For the last few weeks I've been struggling with ammonia problems in my tank with green terror fry.

Every once and a while I would hear something that sounded like water splashing. I would look, and not see anything... I assumed it was a burp in the filter or something.



Yesterday I got home (from being gone 4 days) and noticed the tank looked... empty. I could see 2 where there were 10 before...

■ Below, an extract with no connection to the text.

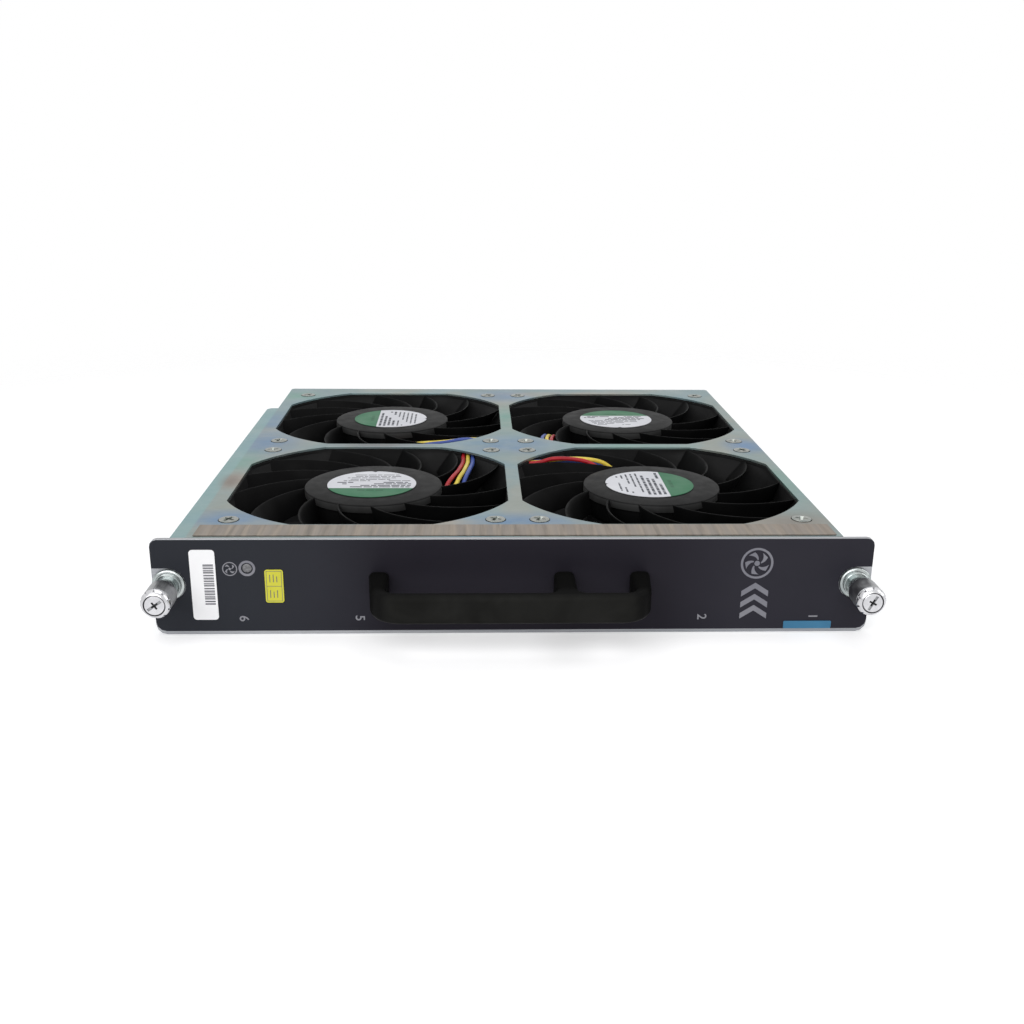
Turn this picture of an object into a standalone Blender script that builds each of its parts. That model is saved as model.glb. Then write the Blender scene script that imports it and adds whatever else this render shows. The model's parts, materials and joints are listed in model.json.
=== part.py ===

I moved all the decorations around, and didn't find the extras... I looked on the floor and saw a crispy dead fish.
Then I saw another. and another. 

Turns out there were 6 dead fish on my carpet. :BIGweepy:
Guess I won't be getting my security deposit back for my apartment...


----------



## kitten_penang (Mar 26, 2008)

they jumped out.poor fish =(


----------



## Inga (Jun 8, 2010)

Weird! I am so sorry for your loss, the poor little fish. I know that the profiles on a few of my fish read "keep tightly covered as fish might jump". I know that fish jump after flies and whatnot when eating but, the fish that do this in my tank are my Rainbow shark, which is odd as it is a bottom feeder.


----------



## redchigh (Jan 20, 2010)

Well I'm assuming there was a huge ammonia spike...

Odd, their instinct to jump out of toxic water was able to save some of my fish.

High ammonia- fish jump out- less bioload- ammonia stabilises

High ammonia- fish dont jump- fish die in tank, releasing ammonia- all fish die.


----------



## kitten_penang (Mar 26, 2008)

in one word -- ironic


----------



## dfbiggs (May 19, 2010)

Aw sorry...poor fish..


----------



## LisaC144 (Oct 22, 2009)

You'll get your deposit back. Rent a Rug Doctor ;-) Sorry for your losses.


----------



## JohnnyD44 (Dec 5, 2008)

SOrry to hear about your fishes....


----------



## aunt kymmie (Jun 2, 2008)

What a drag. Sorry...


----------



## redchigh (Jan 20, 2010)

LisaC144 said:


> You'll get your deposit back. Rent a Rug Doctor ;-) Sorry for your losses.


lol.


Update, the last two jumped out too. Now its an empty tank.


----------



## kitten_penang (Mar 26, 2008)

0.0 what happened?? Maybe the fish just din't like you that much


----------



## CaliforniaFishkeeper (Jun 29, 2010)

kitten_penang said:


> 0.0 what happened?? Maybe the fish just din't like you that much


>.> suicidal fish... I'm glad this has never happened to me.


----------



## kitten_penang (Mar 26, 2008)

touch wood


----------